Chea is not the only person to be mentioned in the documents. Also linked to the
crimes and who are still alive are Ta Mok and Keo Pauk. Heder said the documents
show they were not only aware of what was going on - "guilty knowledge"
- but they also had direct responsibility for crimes.
"You combine the evidence of guilty knowledge with other evidence that shows
or strongly suggests that the zone secretaries - Ta Mok and Keo Pauk - had responsibility
for arrest and execution generally speaking."
But for those that are condemned by Heder's discovery, others have so far fared a
bit better - namely Khieu Samphan, but particularly Ieng Sary.
"The documents show there is a distinction between Khieu Samphan and Ieng Sary,"
he said. "Whether they had command responsibility over arrest and execution
is more ambiguous.
"The extent that their positions translated into real power which would allow
them to oppose [the crimes] is much less clear."
Some evidence exists to suggest Samphan was in a position to order arrests and executions
but Heder said nothing had come to light to say definitively that he did so.
Meanwhile Heder said that for Ieng Sary, who has already admitted some knowledge
of the atrocities and was a member of the standing committee, there have been some
positives in the research. "There is documentary evidence and testimony that
suggests Ieng Sary helped some people avoid execution," he said.
Heder said that all the department heads in Sary's Foreign Ministry were at one time
denounced as traitors in Tuol Sleng confessions but most survived. "There are
no other cases where that's happened, and some of those former department heads believe
they were protected."
However, against this, Heder said, was the way the Foreign Ministry was often used
as a holding pen for people recalled from overseas or other departments till they
were sent to S-21.
For others lower in the hierarchy Heder said that there was evidence against some,
but none against others. To prosecute those identified would give a "skewed
result". He added that if they were ever put before a court there would be issues
such as them having acted in fear for their lives.

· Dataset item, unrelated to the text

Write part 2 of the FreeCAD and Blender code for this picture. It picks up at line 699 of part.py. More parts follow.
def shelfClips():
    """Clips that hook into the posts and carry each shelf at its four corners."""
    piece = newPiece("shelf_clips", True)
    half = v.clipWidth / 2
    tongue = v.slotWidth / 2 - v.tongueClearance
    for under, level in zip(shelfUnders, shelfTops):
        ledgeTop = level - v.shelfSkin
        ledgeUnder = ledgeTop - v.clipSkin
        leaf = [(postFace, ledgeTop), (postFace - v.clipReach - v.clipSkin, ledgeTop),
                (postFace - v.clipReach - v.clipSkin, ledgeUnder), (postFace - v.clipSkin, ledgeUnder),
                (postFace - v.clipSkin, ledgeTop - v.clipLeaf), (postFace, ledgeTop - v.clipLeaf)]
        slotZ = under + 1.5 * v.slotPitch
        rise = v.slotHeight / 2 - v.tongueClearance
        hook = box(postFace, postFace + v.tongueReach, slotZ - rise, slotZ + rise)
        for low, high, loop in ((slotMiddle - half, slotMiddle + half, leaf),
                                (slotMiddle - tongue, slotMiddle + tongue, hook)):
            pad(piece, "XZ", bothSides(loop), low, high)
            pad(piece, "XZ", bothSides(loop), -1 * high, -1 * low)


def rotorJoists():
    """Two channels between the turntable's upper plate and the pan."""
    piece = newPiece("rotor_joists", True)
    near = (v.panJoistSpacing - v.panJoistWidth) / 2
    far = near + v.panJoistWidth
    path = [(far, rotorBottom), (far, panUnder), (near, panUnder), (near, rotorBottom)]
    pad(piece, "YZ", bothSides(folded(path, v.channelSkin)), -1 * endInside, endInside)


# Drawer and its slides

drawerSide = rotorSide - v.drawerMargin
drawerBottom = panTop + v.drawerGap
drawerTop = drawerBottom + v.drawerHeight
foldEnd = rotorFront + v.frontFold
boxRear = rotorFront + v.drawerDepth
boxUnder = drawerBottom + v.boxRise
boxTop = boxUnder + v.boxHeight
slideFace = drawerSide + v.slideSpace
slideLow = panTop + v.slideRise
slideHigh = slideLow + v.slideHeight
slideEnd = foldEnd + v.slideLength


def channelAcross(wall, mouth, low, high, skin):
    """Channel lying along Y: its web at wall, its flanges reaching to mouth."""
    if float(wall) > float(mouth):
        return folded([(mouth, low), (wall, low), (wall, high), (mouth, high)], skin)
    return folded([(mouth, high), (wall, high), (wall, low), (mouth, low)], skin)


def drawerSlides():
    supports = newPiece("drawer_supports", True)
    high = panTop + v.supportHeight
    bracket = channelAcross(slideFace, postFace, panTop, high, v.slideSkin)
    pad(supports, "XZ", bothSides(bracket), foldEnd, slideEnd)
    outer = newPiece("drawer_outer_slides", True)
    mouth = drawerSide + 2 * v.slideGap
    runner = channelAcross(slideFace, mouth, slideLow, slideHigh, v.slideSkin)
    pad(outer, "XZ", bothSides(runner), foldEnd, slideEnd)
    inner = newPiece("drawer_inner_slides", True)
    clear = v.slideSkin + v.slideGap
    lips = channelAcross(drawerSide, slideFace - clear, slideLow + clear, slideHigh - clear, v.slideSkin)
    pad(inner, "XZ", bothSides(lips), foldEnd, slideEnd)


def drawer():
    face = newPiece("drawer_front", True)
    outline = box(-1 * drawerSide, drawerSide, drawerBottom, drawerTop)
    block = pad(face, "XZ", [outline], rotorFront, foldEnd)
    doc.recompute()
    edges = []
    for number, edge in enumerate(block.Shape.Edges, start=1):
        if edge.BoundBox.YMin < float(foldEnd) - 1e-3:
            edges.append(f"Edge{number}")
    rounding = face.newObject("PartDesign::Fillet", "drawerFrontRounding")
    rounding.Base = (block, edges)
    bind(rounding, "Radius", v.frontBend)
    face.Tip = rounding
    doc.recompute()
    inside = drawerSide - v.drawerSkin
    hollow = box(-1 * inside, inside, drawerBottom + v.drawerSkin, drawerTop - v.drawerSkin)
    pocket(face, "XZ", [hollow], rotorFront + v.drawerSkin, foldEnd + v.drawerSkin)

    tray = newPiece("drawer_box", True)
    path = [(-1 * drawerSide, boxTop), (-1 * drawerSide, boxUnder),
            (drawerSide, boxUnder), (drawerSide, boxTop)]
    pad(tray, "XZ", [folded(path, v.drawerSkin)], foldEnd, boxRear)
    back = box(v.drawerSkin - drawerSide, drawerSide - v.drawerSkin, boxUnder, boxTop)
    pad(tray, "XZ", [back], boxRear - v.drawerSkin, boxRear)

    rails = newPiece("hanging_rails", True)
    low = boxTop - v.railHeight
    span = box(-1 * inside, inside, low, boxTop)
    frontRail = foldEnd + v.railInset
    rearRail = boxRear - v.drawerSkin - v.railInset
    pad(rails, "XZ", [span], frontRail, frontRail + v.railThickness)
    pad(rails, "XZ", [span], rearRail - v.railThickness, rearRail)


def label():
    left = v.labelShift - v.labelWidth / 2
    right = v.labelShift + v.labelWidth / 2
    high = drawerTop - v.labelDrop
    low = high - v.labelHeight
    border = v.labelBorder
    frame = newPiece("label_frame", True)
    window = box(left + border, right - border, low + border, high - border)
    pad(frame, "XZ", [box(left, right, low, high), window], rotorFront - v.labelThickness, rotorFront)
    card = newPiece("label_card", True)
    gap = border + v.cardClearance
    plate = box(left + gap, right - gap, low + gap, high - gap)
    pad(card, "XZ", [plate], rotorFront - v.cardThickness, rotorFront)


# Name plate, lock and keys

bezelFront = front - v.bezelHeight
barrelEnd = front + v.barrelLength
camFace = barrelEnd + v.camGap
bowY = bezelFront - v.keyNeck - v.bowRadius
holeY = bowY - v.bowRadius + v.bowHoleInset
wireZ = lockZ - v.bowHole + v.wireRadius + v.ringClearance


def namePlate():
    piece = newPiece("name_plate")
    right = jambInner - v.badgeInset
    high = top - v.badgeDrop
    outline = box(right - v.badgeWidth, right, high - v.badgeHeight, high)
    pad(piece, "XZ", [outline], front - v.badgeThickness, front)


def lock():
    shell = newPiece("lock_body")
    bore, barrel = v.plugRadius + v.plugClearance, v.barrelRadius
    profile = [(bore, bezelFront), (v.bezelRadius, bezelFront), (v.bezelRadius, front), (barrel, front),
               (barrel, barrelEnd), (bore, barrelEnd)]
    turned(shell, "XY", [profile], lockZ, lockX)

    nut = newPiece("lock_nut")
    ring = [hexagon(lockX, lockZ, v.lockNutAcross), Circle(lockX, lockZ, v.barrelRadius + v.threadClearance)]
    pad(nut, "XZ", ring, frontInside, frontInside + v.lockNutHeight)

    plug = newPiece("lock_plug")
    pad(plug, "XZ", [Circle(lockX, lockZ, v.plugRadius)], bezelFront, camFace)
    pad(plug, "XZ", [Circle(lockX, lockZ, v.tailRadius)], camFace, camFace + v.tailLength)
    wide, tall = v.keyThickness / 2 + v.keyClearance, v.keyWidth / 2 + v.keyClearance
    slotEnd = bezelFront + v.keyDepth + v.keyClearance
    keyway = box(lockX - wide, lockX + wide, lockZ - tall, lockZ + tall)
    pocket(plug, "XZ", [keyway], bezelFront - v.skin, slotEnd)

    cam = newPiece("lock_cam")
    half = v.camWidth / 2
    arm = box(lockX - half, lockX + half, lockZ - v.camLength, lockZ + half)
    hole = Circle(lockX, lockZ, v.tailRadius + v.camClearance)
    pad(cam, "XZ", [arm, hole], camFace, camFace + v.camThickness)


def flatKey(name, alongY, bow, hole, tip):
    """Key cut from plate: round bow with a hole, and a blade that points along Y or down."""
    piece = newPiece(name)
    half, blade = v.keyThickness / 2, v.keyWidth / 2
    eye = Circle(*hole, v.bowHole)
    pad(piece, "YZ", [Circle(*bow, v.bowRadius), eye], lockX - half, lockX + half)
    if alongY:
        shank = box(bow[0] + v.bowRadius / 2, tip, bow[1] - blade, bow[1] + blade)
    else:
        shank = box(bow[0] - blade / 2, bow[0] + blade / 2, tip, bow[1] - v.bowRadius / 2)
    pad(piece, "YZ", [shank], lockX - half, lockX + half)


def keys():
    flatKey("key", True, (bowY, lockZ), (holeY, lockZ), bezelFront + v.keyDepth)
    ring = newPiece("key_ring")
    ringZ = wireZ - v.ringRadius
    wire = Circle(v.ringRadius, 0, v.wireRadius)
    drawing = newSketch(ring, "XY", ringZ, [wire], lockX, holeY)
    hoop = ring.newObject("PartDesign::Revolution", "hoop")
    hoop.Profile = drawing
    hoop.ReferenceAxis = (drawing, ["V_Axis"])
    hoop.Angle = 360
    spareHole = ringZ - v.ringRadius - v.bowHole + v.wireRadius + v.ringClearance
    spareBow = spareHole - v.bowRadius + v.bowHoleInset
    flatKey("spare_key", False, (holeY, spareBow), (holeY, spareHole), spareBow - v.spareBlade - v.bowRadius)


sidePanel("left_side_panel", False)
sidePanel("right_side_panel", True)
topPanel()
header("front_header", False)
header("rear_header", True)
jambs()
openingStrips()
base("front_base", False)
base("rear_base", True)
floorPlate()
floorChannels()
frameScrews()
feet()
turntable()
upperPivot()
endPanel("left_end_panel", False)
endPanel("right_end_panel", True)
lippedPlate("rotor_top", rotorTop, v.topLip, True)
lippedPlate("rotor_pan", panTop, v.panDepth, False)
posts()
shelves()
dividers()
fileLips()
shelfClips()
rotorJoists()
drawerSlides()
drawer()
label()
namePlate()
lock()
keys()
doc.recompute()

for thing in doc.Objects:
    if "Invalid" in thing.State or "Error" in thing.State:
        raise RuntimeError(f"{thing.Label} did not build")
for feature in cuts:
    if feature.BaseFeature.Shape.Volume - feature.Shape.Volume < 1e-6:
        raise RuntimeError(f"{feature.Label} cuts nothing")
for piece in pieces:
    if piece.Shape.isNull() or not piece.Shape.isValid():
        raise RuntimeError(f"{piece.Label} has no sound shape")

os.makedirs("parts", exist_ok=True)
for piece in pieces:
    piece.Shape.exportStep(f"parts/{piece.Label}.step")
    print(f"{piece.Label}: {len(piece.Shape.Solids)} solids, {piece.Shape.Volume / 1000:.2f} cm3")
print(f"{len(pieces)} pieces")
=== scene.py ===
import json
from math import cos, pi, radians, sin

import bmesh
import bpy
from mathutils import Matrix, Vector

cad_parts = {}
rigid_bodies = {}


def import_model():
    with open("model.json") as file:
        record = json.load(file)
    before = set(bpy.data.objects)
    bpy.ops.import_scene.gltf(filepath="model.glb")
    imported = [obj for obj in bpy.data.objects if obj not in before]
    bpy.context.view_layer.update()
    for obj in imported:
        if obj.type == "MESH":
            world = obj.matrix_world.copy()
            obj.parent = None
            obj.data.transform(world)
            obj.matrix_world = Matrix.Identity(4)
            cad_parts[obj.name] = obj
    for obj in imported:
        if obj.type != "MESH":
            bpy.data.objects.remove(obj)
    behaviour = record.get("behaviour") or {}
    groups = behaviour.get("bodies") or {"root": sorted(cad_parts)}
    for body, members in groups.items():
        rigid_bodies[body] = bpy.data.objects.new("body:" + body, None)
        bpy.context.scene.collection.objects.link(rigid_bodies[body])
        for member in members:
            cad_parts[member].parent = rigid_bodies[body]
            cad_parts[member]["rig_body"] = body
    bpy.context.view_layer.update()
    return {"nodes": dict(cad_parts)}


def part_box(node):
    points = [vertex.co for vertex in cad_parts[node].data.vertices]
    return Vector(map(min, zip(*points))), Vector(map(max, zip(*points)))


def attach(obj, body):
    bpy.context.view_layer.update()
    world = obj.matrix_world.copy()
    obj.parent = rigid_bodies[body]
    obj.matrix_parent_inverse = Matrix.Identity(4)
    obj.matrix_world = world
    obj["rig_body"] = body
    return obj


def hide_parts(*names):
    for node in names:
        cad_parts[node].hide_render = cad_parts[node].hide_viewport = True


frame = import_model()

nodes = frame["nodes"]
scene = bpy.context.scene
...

He said many among the rank-and-file did not know what they were getting into. "Much
of the KR was recruited under a false flag. They didn't join up to commit crimes
against humanity."
Whether Heder's research will ever see the light of day in a court room is a moot
point.
"The problem was, and still is to an extent, that the documentary evidence and
testimony necessary to bring a legal case is increasingly available but there is
still a considerable way to go and that will not be done until there is a movement
towards a venue and funding," Heder said. "Real justice ain't cheap and
it ain't quick either.
"What I have been doing is shoestring stuff compared to what should happen if
we were to have a properly funded prosecutorial team following up every lead."
Heder would like to see some more commitment from the international community to
a trial, particularly in light of the Cambodian government's position.

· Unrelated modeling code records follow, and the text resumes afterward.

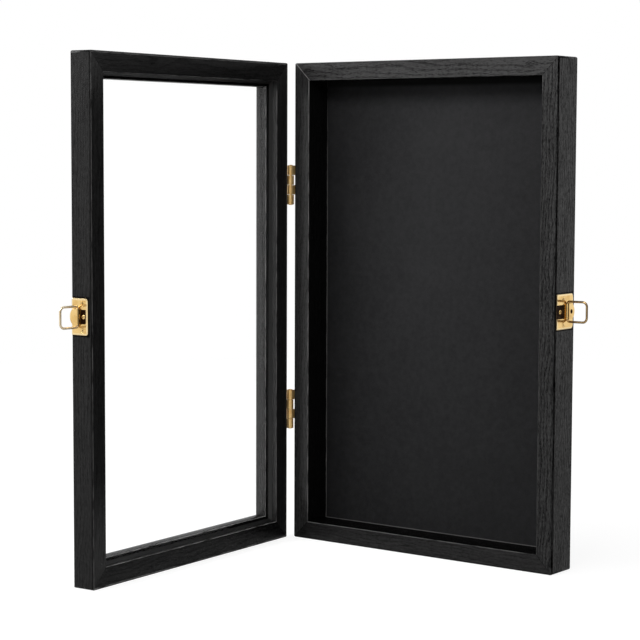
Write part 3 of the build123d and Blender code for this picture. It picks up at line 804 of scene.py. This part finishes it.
rim = [math.tau * i / FLOOR_SIDES for i in range(FLOOR_SIDES)]
floor_mesh = bpy.data.meshes.new("floor")
floor_mesh.from_pydata([(FLOOR_RADIUS * cos(angle), FLOOR_RADIUS * sin(angle), 0) for angle in rim],
                       [], [tuple(range(FLOOR_SIDES))])
floor_mesh.materials.append(floor_paint())
floor = bpy.data.objects.new("floor", floor_mesh)
bpy.context.scene.collection.objects.link(floor)

# A soft key from the upper left, a small light in front of the box, and a wide one high behind it:
# each lamp's name, place, size and power in watts
MIDDLE = Vector((-0.02, -0.1, 0.22))
LAMPS = (("key", (-1.0, -0.60, 0.85), (0.8, 0.7), 14.0),
         ("near", (0.05, -0.70, 0.88), (0.7, 0.25), 4.6),
         ("top", (0.4, 0.9, 2.1), (1.2, 1.2), 18.0))
for name, where, (across, tall), power in LAMPS:
    lamp = bpy.data.lights.new(name, "AREA")
    lamp.shape, lamp.size, lamp.size_y, lamp.energy = "RECTANGLE", across, tall, power
    holder = bpy.data.objects.new(name, lamp)
    holder.location = where
    holder.rotation_euler = (MIDDLE - Vector(where)).to_track_quat("-Z", "Y").to_euler()
    holder.visible_camera = holder.visible_transmission = False
    bpy.context.scene.collection.objects.link(holder)

# The camera stands to the right of the case and a little above its middle
CAMERA_PLACE = Vector((0.98988, -1.48435, 0.36766))
CAMERA_YAW, CAMERA_PITCH, CAMERA_ROLL = -0.64360, 0.08577, 0.00371
CAMERA_LENS, CAMERA_SENSOR = 110.31, 36.0
camera_lens = bpy.data.cameras.new("camera")
camera_lens.sensor_width = CAMERA_SENSOR
camera_lens.lens = CAMERA_LENS
camera_lens.clip_end = 50.0
camera = bpy.data.objects.new("camera", camera_lens)
camera.matrix_world = (
    Matrix.Translation(CAMERA_PLACE) @ Matrix.Rotation(-CAMERA_YAW, 4, "Z")
    @ Matrix.Rotation(math.pi / 2 - CAMERA_PITCH, 4, "X") @ Matrix.Rotation(CAMERA_ROLL, 4, "Z"))
bpy.context.scene.collection.objects.link(camera)
bpy.context.scene.camera = camera
bpy.context.scene.view_settings.view_transform = "Standard"
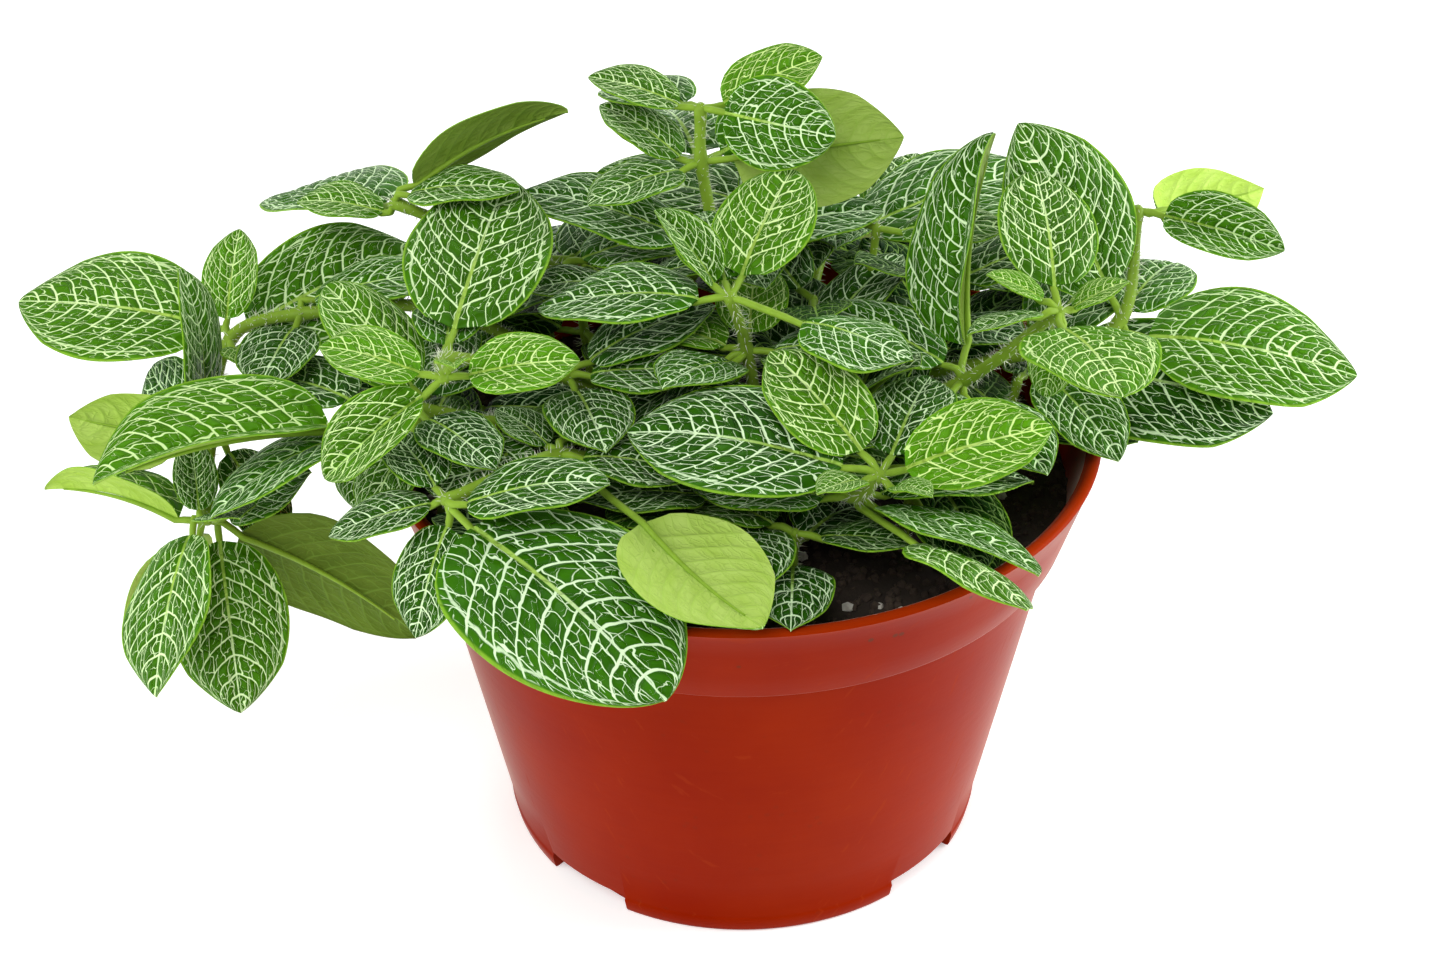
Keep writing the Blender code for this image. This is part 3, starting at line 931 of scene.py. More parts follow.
def soil_height(x, y):
    """Height of the soil's uneven, slightly crowned top."""
    edge = band_radius(SOIL_EDGE_HEIGHT)
    crown = SOIL_CROWN * (1 - (x * x + y * y) / edge**2)
    return SOIL_EDGE_HEIGHT + crown + SOIL_LUMP * noise.noise(Vector((x, y, 0)) * SOIL_LUMPS_PER_MM)


def outward_normals(made):
    """Turn the faces of a closed mesh outwards."""
    shape = bmesh.new()
    shape.from_mesh(made.data)
    bmesh.ops.remove_doubles(shape, verts=shape.verts, dist=1e-6)
    bmesh.ops.recalc_face_normals(shape, faces=shape.faces)
    shape.to_mesh(made.data)
    shape.free()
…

"We have already seen that the Royal Cambodian government and both the Prime
Minister [Hun Sen] and the acting Head of State [Chea Sim] don't hold strong convictions
based on principal on this issue. They are susceptible to pleas, pressures and inducements.
"For this reason it is important for the international community to make their
views known and the same for the Cambodian people."

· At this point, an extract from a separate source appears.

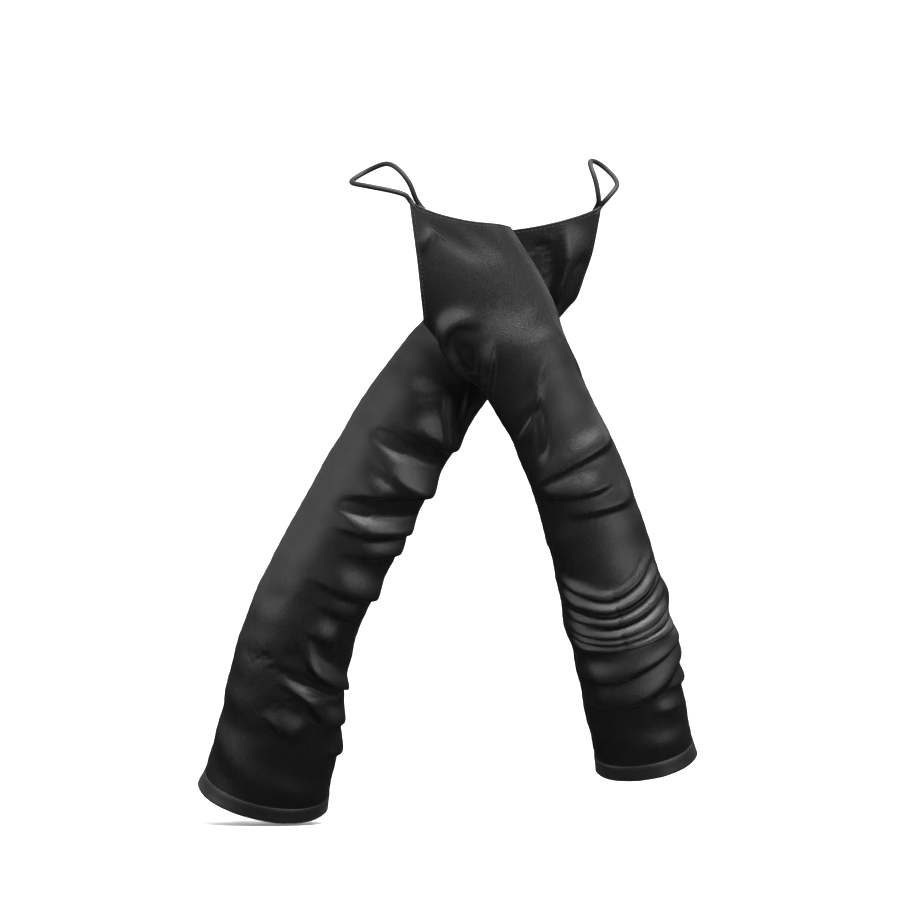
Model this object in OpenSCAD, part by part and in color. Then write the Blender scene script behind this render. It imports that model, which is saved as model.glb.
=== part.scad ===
// A pair of long fingerless satin gloves, crossed, in the shape they have when worn.
// Each glove is a sleeve of a back panel and a palm panel joined by two side seams. The back
// panel runs out to a point over the back of the hand, and a cord loop sewn to the point goes
// round the middle finger. The left glove is the one behind. The origin is the centre of its
// arm opening, +Z is up along the arms, and -Y is the side that shows the backs of the hands.

/* [Cloth] */
// Thickness of the satin wall
cloth_t = 1; // [0.8:0.1:1.4]
// Thickness of the cloth folded under at an edge or a seam
fold_t = 0.8; // [0.5:0.1:1.2]
// Thickness of a row of sewing thread on the cloth
thread_t = 0.4; // [0.3:0.1:0.6]
// Depth of the turned edge round the hand, along the hand
edge_w = 6; // [4:0.5:8]
// Half the width of a side seam's folded strip, in degrees round the sleeve
seam_half = 4; // [3:0.5:6]

/* [Arm openings] */
// Inner radius of the left glove's arm opening
left_mouth_r = 39; // [37:0.5:41]
// Inner radius of the right glove's arm opening
right_mouth_r = 30; // [28:0.5:32]
// Depth of each arm hem
hem_h = 10; // [8:1:12]
// How far the hem's rolled edge stands out from the sleeve
hem_roll = 1.6; // [1:0.1:2.4]

/* [Hand openings] */
// How hollow the edge on the little finger's side is, 1 being straight
edge_curve = 0.85; // [0.7:0.05:1]
// Half the width of the bar tack at the point, in degrees round the hand
tack_half = 4; // [3:0.5:5]

/* [Finger loops] */
// Diameter of the loop cord
loop_d = 3.4; // [2.8:0.1:3.6]

/* [Hidden] */

// Mesh fineness
sleeve_rows = 36;
side_steps = 5;
loop_sides = 8;
loop_steps = 3;
hem_fn = 96;

// Where the row of stitches lies, from the edge, along the hand
stitch_low = 3.6;
stitch_high = 2.6;
// Depth of the bar tack along the hand
tack_h = 3.6;
// Height and thickness of the hem's ring of stitches
hem_stitch_h = 1;
hem_stitch_gap = 1.2;

satin = "#1b1a1c";
hem_black = "#252427";
thread = "#323135";
cord = "#141316";

// Each glove: centre of its arm opening, the lean of its arm end in degrees towards the
// viewer and to the side, the opening's inner radius, and its sections. A section is its
// centre x, y, z, half its width, half its depth, and its turn about the sleeve in degrees.
left_sections = [
    [10, -16, 44, 38.5, 36, 0],
    [17, -28, 84, 36.5, 33, 0],
    [30, -38, 124, 34.5, 31, 0],
    [52, -46, 166, 34, 29.5, 0],
    [75, -52, 208, 33.5, 28, 0],
    [100, -56, 249, 33, 26, 2],
    [127, -59, 285, 31.5, 22.5, 6],
    [153, -61, 318, 36, 19.5, 14],
    [178, -63, 351, 40, 17.5, 22],
    [201, -65, 383, 41, 15, 24]
];
right_sections = [
    [234, -68, 63, 31.5, 31, 0],
    [227, -79, 100, 32, 31, 0],
    [219, -87, 134, 32, 30, 0],
    [209, -93, 171, 30.5, 28, 0],
    [196, -98, 209, 29.5, 25.5, 0],
    [180, -102, 243, 28.5, 23, 0],
    [164, -105, 274, 31, 21, 0],
    [147, -107, 303, 37, 19.5, 0],
    [122, -108, 338, 40, 18, 0],
    [93, -109, 376, 41, 15, 0]
];

// The palm's edge crosses the sleeve at this section number on the thumb's side
palm_section = 8.55;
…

But in addition to political will there are other practical considerations to be
taken into account.
"The documentary evidence is useful, even essential, for any indictment or trial.
"However, one does not decide just on documents, but on witnesses also,"
he said.
"The documents don't answer all the questions but we shouldn't be worried if
we don't find a smoking gun. Gaps [in the evidence] are par for the course.
"Money for a trial would bring a more professional legal effort and those gaps
can be closed."
Heder believes his views will coincide with those of the UN legal experts currently
looking at trial options. He hoped if they did concur it would provide the impetus
to keep the trial idea alive, to be picked up by the international community.
"The UN wheels will continue to turn and it is important that the international
community can provide more money and make sure the wheels are financially well oiled,"
he said.
One of the key aspects of a trial would be the clarification of what actually happened
during the Khmer Rouge regime. "A trial will kick in the funding and with more
resources more truth will emerge. In the absence of that we will all be left guessing
how, why, and who was responsible."
Heder said he believed that knowledge may be more important than vengeance. "It
is not absolutely clear that international standards require punishment," he
said. "If there were good moral, political or legal reasons to amnesty some
or most of those found guilty then that maybe the right thing to do."
"And that is where anything from the Second World War to France's colonization
- historical mitigating circumstances - might come into play."
But all that is presupposing a trial.
Heder believed there was the grassroots will among Cambodians to pursue the KR leaders.
"People have a very static notion of what is possible in Cambodia. Traditions
are invented and have to be started at some point in history.
"It is clear there is some basis among Cambodians to start that tradition -
be it young keen Cambodian human rights lawyers, human rights investigators in the
UN center, or researchers in the Documentation Center of Cambodia, or people in the
street.
"There is enough support out there to invent this tradition," Heder said.